The Marxist offers a launching pad for a serious investigation of the connection between social position and religious beliefs and experiences, and of the relationship between religious discourses and the preservation of social and political power



He goes on to make a case in the same footnote for spirituality as against religion, but spirituality in the widest sense of the term, which includes “…the sense of awe a scientist may have in the course of his explorations; the impact of a piece of music; the intensity of an emotion experienced in a relationship of friendship or love; the sense of wonder at nature’s beauty…” And he challenges the “privileged relationship of the religious to the spiritual.” 

The most interesting part of Vanaik’s book for this reviewer is his discussion of religion within the Marxian context, which is not confined to Marx. He points to the negative view that Marx and Engels held, though their views of religion differed, Marx was Hegelian and Engels an anthropological positivist: “The notion of religion as a form of ideology, then, is a reasonably productive and defensible one, provided a positive or neutral conception of ideology is employed. Later Marxist understandings are to be preferred to earlier ones. The Marxist offers a launching pad for a serious investigation of the connection between social position and religious beliefs and experiences, and of the relationship between religious discourses and the preservation of social and political power. But since religion is also more than this, there are important aspects of its role and impact that tend not to be treated with sufficient sensitivity. In developing a better understanding of religion in modernity, of religion in culture and society, one has to think through and beyond the Marxist tradition.” 

Vanaik mounts a sharp critique of Hinduism as being the sole soul-force of Indian civilisation, and he sees it as a Western Orientalist construct, especially that of the German Romantics. He argues: “Contrary to the conventional view, Christianity has more to do with preserving that nebulous entity, western civilisation, than Hinduism did with preserving the even more nebulous entity of Indian civilisation.” He is also not satisfied with caste being the essential feature of Hinduism: “ ...the view that caste is the precipitate of Hinduism’s ideology, an all-encompassing Brahman-dominated system of hierarchy, has immense problems. Even in our times, M.N. Srinivas reminded us, caste is local in character, and its system of hierarchies is not only qualified by segmentation sideways but exists as a regional cluster.” And he delivers a death-blow to caste being the glue of Hinduism: “Diverse patterns of caste hierarchies are accompanied by diverse caste ideologies. There is no overarching Brahmanical ideology defining either Hinduism or caste.”

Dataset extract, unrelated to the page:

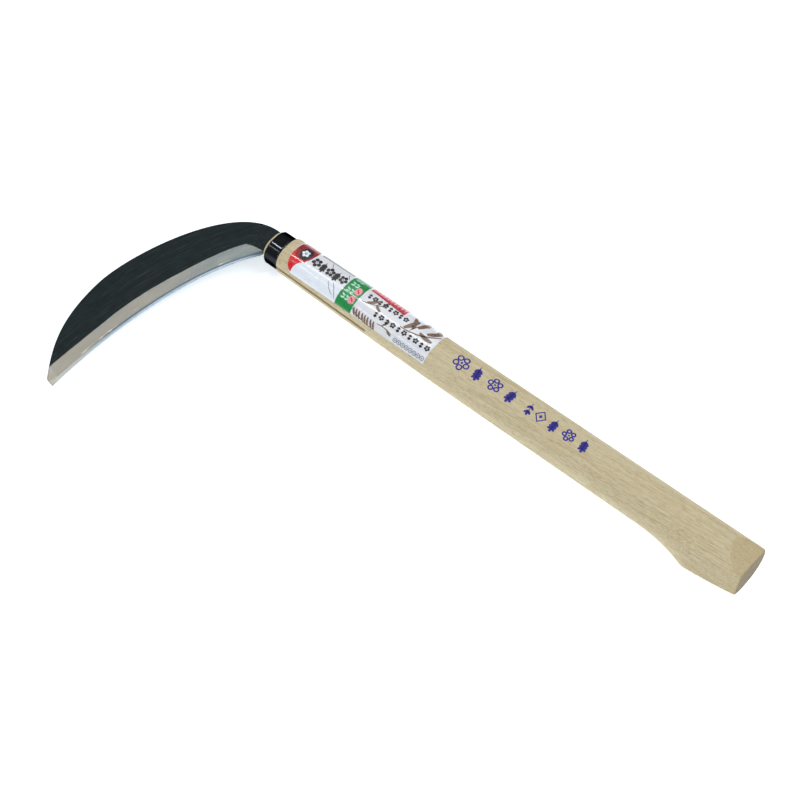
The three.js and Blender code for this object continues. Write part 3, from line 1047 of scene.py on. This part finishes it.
def label_shapes():
    """Outlines on the label as (outline, layer, ink), with inks numbered as in make_label_print."""
    red, green, black, brown, mint, pink, grey, crimson, sky, dark_red, slate = range(11)
    shapes = []

    def add(ink, layer, *outlines):
        shapes.extend((outline, layer, ink) for outline in outlines)

    add(sky, 1, [(34, 35.5), (70, 35.5), (70, 48), (31, 47.8), (31.5, 40)])
    add(red, 2, oval((27.2, 28.5), (6.9, 18.2), 40))
    add(dark_red, 3, [(x, min(around, 34.2)) for x, around in oval((28.5, 24), (8, 12.4), 40)])
    add(sky, 3, [(32.2, 35.6), (29.6, 38), (27.9, 41), (27.2, 44), (27.1, 47.2), (34.5, 47.6), (34.5, 35.6)])
    add(black, 4, oval((29.6, 28), (4.9, 6.1)))
    add(sky, 5, *blossom((29, 28), 6.6, 30))
    add(slate, 2, [(38.5, 16.2), (69, 16.2), (69, 20.6), (38.5, 20.6)])

    add(black, 3, *blossom((40.8, 29.4), 8.4, 20), *blossom((54, 30), 8, 50), *blossom((66, 29.6), 7.6, 5))
    add(black, 3, *ear((47.3, 29.6), 9.6, 84, 1.7), *ear((60, 30), 9.8, 97, 1.7))
    for start, end, bend in (
        ((50, 21), (54, 27), 0.4), ((58, 37), (66, 44), 0.8), ((61, 35), (69, 46), -0.6),
        ((66, 22), (69.5, 27), 0.3),
    ):
        add(brown, 2, stroke(start, end, 0.5, bend))

    add(green, 2, [(70.4, 11), (85.4, 11), (85.4, 48.7), (70.4, 48.4)])
    for column in (72.6, 76.2):
        for row in range(7):
            around = 22.5 + 3.1 * row
            drift = 0.9 if row % 2 else -0.9
            add(mint, 3, stroke((column, around), (column + 3, around + drift), 1.5, 0.3))
    add(pink, 4, oval((81.4, 31), (2.7, 3.5)), oval((81.4, 39.2), (2.7, 3.4)))
    add(red, 5, stroke((79.9, 29.6), (83, 32.2), 1.1, 0.3), stroke((79.8, 38), (83, 40.6), 1.0, -0.3))

    add(crimson, 2, [(87, 11.5), (119.6, 11.5), (119.6, 26.3), (104, 24.8), (87, 23.2)])
    for i in range(9):
        x = 91 + 3.3 * i
        add(pink, 3, stroke((x, 15), (x + 0.6, 21.5 + 0.09 * (x - 90)), 0.8, 0.2))
    for first, step, count, around in ((90.5, 4.7, 8, 28.4), (103.4, 5.2, 10, 38)):
        for i in range(count):
            centre = (first + step * i, around)
            add(black, 4, *(blossom(centre, 4.6, 17 * i) if i % 2 else ear(centre, 4.8, 85, 1.3, 2)))

    twigs = (
        ((123.5, 35.5), (153, 24.5), 1.2, 3.2), ((131, 34), (143, 18), 1.0, -1.5),
        ((88, 35.5), (106, 28.5), 0.8, 0.9),
        ((85.5, 44), (107, 48.6), 0.9, 1.2), ((108, 43.4), (122, 44.4), 0.7, -0.9),
    )
    for start, end, width, bend in twigs:
        add(brown, 3, stroke(start, end, width, bend))
    leaves = (
        ((126, 34.5), 13, 3.8, -62), ((132, 32), 12, 3.4, -112), ((134.5, 29), 12.5, 3.8, -70),
        ((138, 31), 12, 3.2, 8),
        ((143, 29), 12, 3.8, -48), ((148, 26.5), 12, 3.4, -92), ((139.5, 23.5), 9, 2.8, -110),
        ((92, 34), 9, 2.4, -40),
        ((99, 31.5), 7, 2.2, 32), ((103, 30), 7.5, 2.2, -70), ((112, 42.8), 6.5, 1.7, -58),
        ((117, 43), 5.5, 1.6, 28),
    )
    for root, length, width, turn in leaves:
        add(brown, 3, leaf(root, length, width, turn, 0.06 * length))
    for i in range(8):
        add(brown, 3, leaf((86.4 + 2.7 * i, 42.2 + 0.15 * i), 6.2, 1.7, 62 + 4 * (i % 3), 0.4))
    for i in range(8):
        centre = (126.4 + 3.5 * i, 46)
        add(grey, 3, *ring(centre, (1.75, 1.8), 0.55), oval(centre, (0.6, 0.6), 10))
    return shapes


def make_label_print():
    inks = [
        ink_material("print_red", (206, 10, 22), (226, 22, 32)),
        ink_material("print_green", (0, 128, 58), (0, 146, 70)),
        ink_material("print_black", (8, 9, 12), (24, 26, 32)),
        ink_material("print_brown", (108, 84, 70), (142, 116, 98), patch=0.9),
        ink_material("print_mint", (150, 214, 186), (206, 238, 224), patch=0.9),
        ink_material("print_pink", (226, 120, 130), (242, 186, 194), patch=0.9),
        ink_material("print_grey", (112, 122, 138), (150, 160, 176), patch=0.9),
        ink_material("print_crimson", (180, 26, 46), (204, 56, 72), patch=0.6),
        ink_material("print_pale_blue", (228, 237, 248), (236, 242, 250)),
        ink_material("print_dark_red", (132, 18, 24), (164, 26, 32)),
        ink_material("print_slate", (66, 72, 82), (92, 98, 108)),
    ]
    mesh = wrapped_mesh("label_print", label_shapes(), LABEL_TOP + 0.008, LABEL_TOP - 0.06)
    return new_piece("label_print", mesh, inks, sharp_angle=50)


def stamp_shapes():
    """Nine plain ornaments in a row along the grip: ears of grain, blossoms and lozenges."""
    line = 1.15
    outlines = [
        *blossom((176.5, 32), 13.5, 10, line),
        *ear((190.5, 32), 12.5, 80, 2.3, 3),
        *blossom((205.5, 32), 12, 40, line),
        *ear((219.5, 32), 12.5, 98, 2.3, 3),
        *ear((235.5, 32.5), 10.5, 86, 1.9, 2),
        *lozenge((245, 32.5), (4.6, 5.4), line),
        *ear((256, 32.5), 11.5, 92, 2.1, 3),
        *blossom((268.5, 32.5), 10.5, 25, line),
        *ear((281, 32.5), 11.5, 82, 2.1, 3),
    ]
    return [(outline, 0, 0) for outline in outlines]


def make_stamp():
    ink = ink_material("stamp_ink", (34, 24, 132), (62, 54, 160), gloss=0.5, patch=0.8, coat=0.0)
    mesh = wrapped_mesh("grip_stamp", stamp_shapes(), 0.02, -0.15)
    return new_piece("grip_stamp", mesh, [ink], sharp_angle=50)


# ---------- studio ----------


def area_light(name, place, target, size, power, colour=(1, 1, 1)):
    lamp = bpy.data.lights.new(name, "AREA")
    lamp.shape = "RECTANGLE"
    lamp.size, lamp.size_y = size
    lamp.energy = power
    lamp.color = colour
    holder = bpy.data.objects.new(name, lamp)
    holder.location = place
    holder.rotation_euler = (Vector(target) - Vector(place)).to_track_quat("-Z", "Y").to_euler()
    bpy.context.scene.collection.objects.link(holder)
    return holder


def make_floor():
    half = 4
    mesh = bpy.data.meshes.new("studio_floor")
    corners = [(-half, -half, 0), (half, -half, 0), (half, half, 0), (-half, half, 0)]
    mesh.from_pydata(corners, [], [(0, 1, 2, 3)])
    mesh.materials.append(floor_material())
    floor = bpy.data.objects.new("studio_floor", mesh)
    bpy.context.scene.collection.objects.link(floor)


def make_studio():
    world = bpy.data.worlds.new("studio")
    world.use_nodes = True
    background = world.node_tree.nodes["Background"]
    background.inputs["Color"].default_value = (0.95, 0.98, 1, 1)
    background.inputs["Strength"].default_value = 0.3
    bpy.context.scene.world = world
    bpy.context.scene.view_settings.view_transform = "Standard"

    middle = (0, 0, 0)
    area_light("key", (0.9, 0.9, 1.3), middle, (1.4, 1.4), 15)
    area_light("fill", (0.5, -1.6, 1.3), middle, (1.6, 1.2), 11)
    area_light("side", (-1.7, -0.6, 0.9), middle, (1.2, 1.2), 6)
    area_light("strip", (-0.62, 0.36, 1.15), (-0.1, 0.08, 0), (0.7, 0.05), 3.4)
    area_light("low_strip", (-0.6, -0.5, 1), (-0.1, 0.08, 0), (0.7, 0.03), 0.8)


def make_camera():
    camera = bpy.data.cameras.new("camera")
    camera.lens = 63
    camera.sensor_width = 36
    camera.clip_start = 0.05
    holder = bpy.data.objects.new("camera", camera)
    holder.location = to_frame((487, -442, 840.6))
    target = to_frame((151.8, -37.5, 0))
    holder.rotation_euler = (target - holder.location).to_track_quat("-Z", "Y").to_euler()
    bpy.context.scene.collection.objects.link(holder)
    bpy.context.scene.camera = holder


# ---------- assembly ----------

make_handle(wood_material())
make_ferrule(ferrule_material())
make_blade_body(blade_material())
make_edge_steel(edge_material())
make_label(paper_material())
make_label_print()
make_stamp()

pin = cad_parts["tang_pin"]
pin.data.materials.clear()
pin.data.materials.append(pin_material())

make_floor()
make_studio()
make_camera()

The book is more than incisive disquisition. In true Marxist fashion, Vanaik combines theory with praxis. He is addressing the political situation in the India of today dominated by Hindutva communalism, and he is concerned that it should be resisted and defeated and how it should be done. Much of the book is devoted to the analysis of political developments relating to the rise of the BJP to political power, including the 2014 Lok Sabha election and the emergence of Prime Minister Narendra Modi. He sees the political challenge at a deeper level: “But merely replacing the Modi government at the centre or the BJP provincial governments, welcome though all this would be, is not enough. Hindu communal prejudices and practices are too deep and widespread, and have themselves reinforced Muslim communal behaviour and mobilisation, creating a certain action-reaction cycle.” 

In many ways, Vanaik remains an outsider to the Indian intellectual milieu because he refuses to indigenise his approach. He does not accept Indian exceptionalism and he relentlessly uses concepts and methods of Marxist criticism that is itself rooted in European Enlightenment and the emergence of universal rationality that underpins democracy in the West. He is a strange species of Marxist, classical but not Stalinist or Maoist, non-conformist without being too unorthodox. So he is not overawed by Marxist demigods like Antonio Gramsci. He sees virtues in Gramsci’s positive analysis of Christianity, including Catholicism, in facilitating the emergence of “organic intellectuals” through the clergy and the virtues of missionary activity in spreading the religious message which could serve as a model for communist propaganda. But he is quick enough to see the limitations of such parallels. He recognises the traces of Christian thought in Marxian thinkers of the Frankfurt School like Theodor Adorno and Mark Horkheimer. He consistently maintains an anti-capitalist stance while recognising the force of capitalism in “homogenising cultural heterogeneities”. He also concedes the power of nationalism, and he acknowledges the fact that global capitalism has not swept away nationalisms. 

He is also clear-eyed in his view of modernity, and he is quite aware of the mushiness of what passes for post-modernism and post-colonialism. He firmly states his view: “India has its special heritage and its distinctive strengths. It would be foolish indeed not to use those resources. But it will not do to take refuge in extravagant claims about the unique power of the Indian genius, its culture and tradition. The struggle to cope with the problems of modernity will have to be fought on the terrain of modernity itself, and for the most part with the weapons forged in modernity.” That is a brave stance.